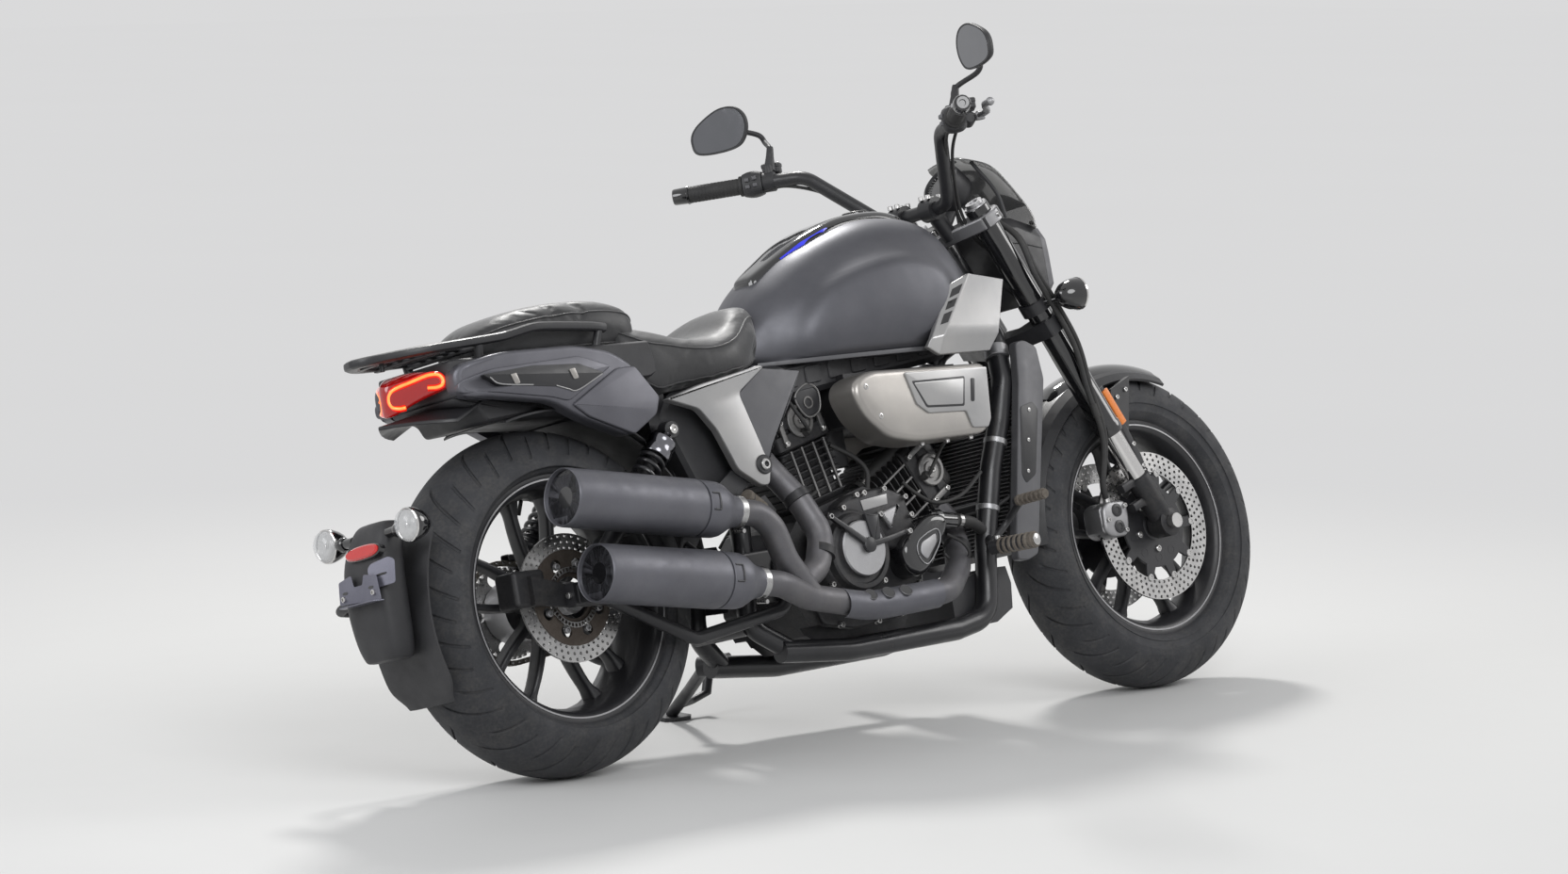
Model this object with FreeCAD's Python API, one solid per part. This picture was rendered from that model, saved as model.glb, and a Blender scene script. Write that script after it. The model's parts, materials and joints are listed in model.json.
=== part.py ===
"""Cruiser motorcycle with a V-twin engine, parked on its side stand.

The machine is drawn upright in its own bike frame: x forward from the rear axle, y to the rider's left,
z up from the ground, in millimetres. At the end every piece is leaned over on the side stand and moved so
that the origin is the centre of the footprint of its bounding box, on the floor.
"""

import FreeCAD, Part
import math
import os
from FreeCAD import Vector as V

# Driving dimensions
WHEELBASE = 1565.0
LEAN_DEG = 14.5
RAKE_DEG = 28.7
FORK_OFFSET = 44.0
FORK_HALF = 106.0

# Rear wheel: the tread edge and the rim lie below the tread by these heights
REAR_R = 326.0
REAR_HALF_W = 98.0
REAR_CROWN_H = 68.0
REAR_WALL_H = 97.0
REAR_EDGE_R = REAR_R - REAR_CROWN_H
REAR_RIM_R = REAR_R - REAR_WALL_H
REAR_RIM_HALF = 79.0
REAR_AXLE_R = 12.0
REAR_DISC_R = 0.5284 * REAR_RIM_R
REAR_DISC_Y = -82.0

# Front wheel
FRONT_R = 325.0
FRONT_HALF_W = 74.0
FRONT_CROWN_H = 57.0
FRONT_WALL_H = 107.0
FRONT_EDGE_R = FRONT_R - FRONT_CROWN_H
FRONT_RIM_R = FRONT_R - FRONT_WALL_H
FRONT_RIM_HALF = 52.0
FRONT_AXLE_R = 12.0
FRONT_DISC_R = 153.0
FRONT_DISC_Y = 71.0
DISC_T = 5.0

# Tyres are flat facets: this many bands over the crown, and this many steps round
CROWN_BANDS = 10
TYRE_STEPS = 72
SEAT_DEPTH = 12.0
RUN_CLEAR = 0.3
SPOKE_PAIRS = 5
SPOKE_W = 15.0
SPOKE_DEPTH = 34.0
HUB_R = 34.0
HUB_HALF = 62.0

# Fork and steering
FORK_OUTER_R = 26.0
FORK_INNER_R = 20.5
FORK_TOP = 775.0
FORK_OUTER_LOW = 235.0
LOWER_CLAMP = 487.0
UPPER_CLAMP = 743.0
CLAMP_T = 34.0
UPPER_CLAMP_T = 26.0
HEAD_R = 32.0
STEM_R = 14.0
STEER_DEG = 35.0

# Frame
TUBE_R = 22.0
UPRIGHT_R = 20.0
RAIL_R = 18.0
SPINE_R = 26.0
CRADLE_HALF = 110.0
BOLT_R = 12.0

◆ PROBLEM
Extract the first line above and each line after it up to and including the one with "from FreeCAD import Vector as V", please, exactly and with nothing else.

◆ COMPLETED TASK
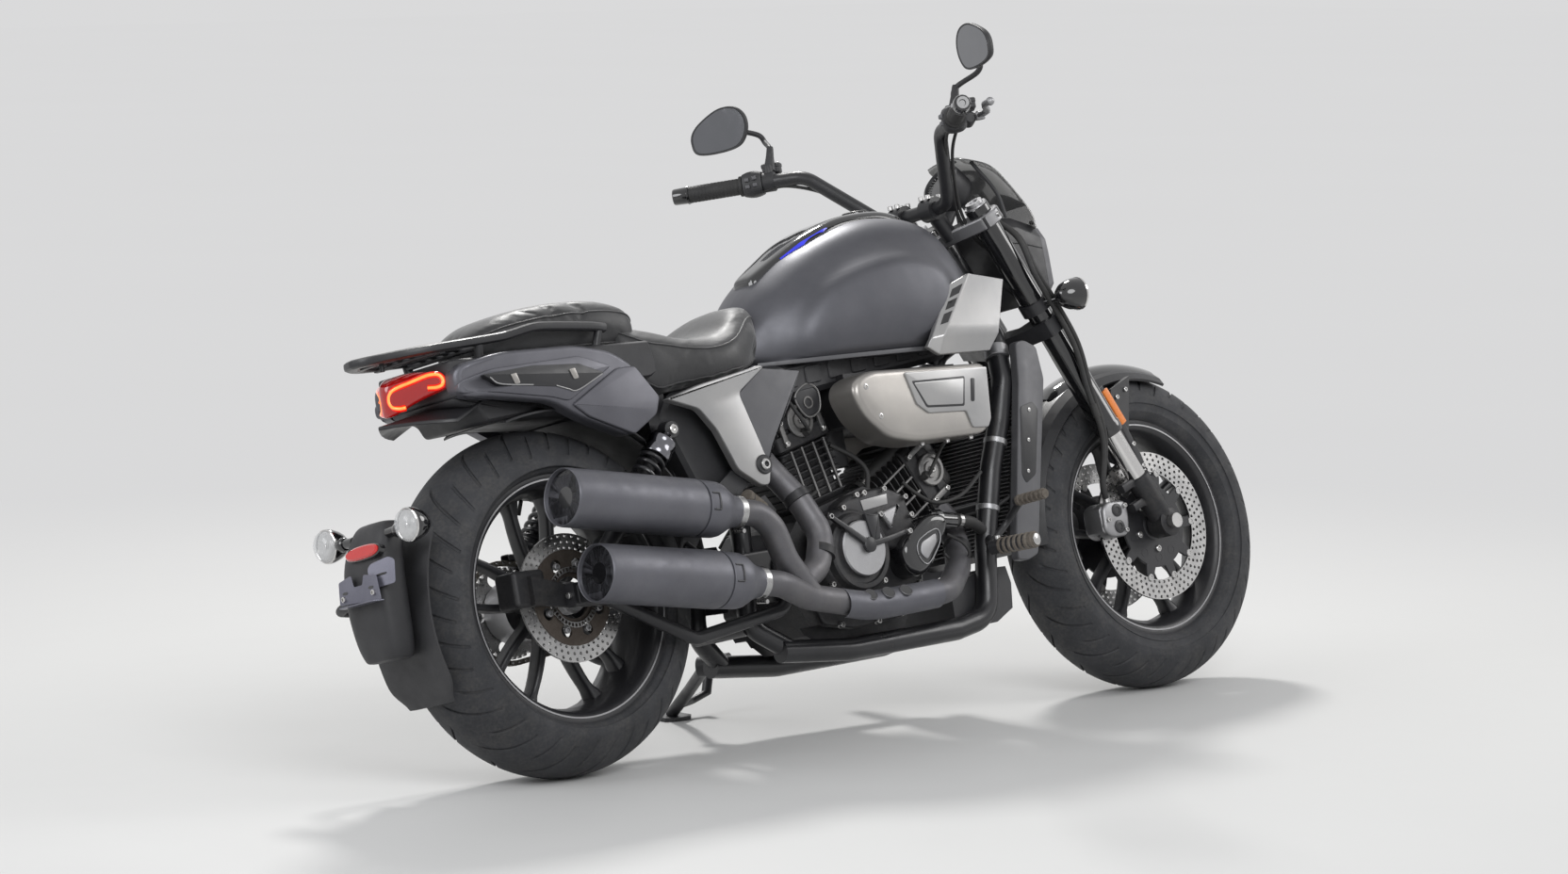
Model this object with FreeCAD's Python API, one solid per part. This picture was rendered from that model, saved as model.glb, and a Blender scene script. Write that script after it. The model's parts, materials and joints are listed in model.json.
=== part.py ===
"""Cruiser motorcycle with a V-twin engine, parked on its side stand.

The machine is drawn upright in its own bike frame: x forward from the rear axle, y to the rider's left,
z up from the ground, in millimetres. At the end every piece is leaned over on the side stand and moved so
that the origin is the centre of the footprint of its bounding box, on the floor.
"""

import FreeCAD, Part
import math
import os
from FreeCAD import Vector as V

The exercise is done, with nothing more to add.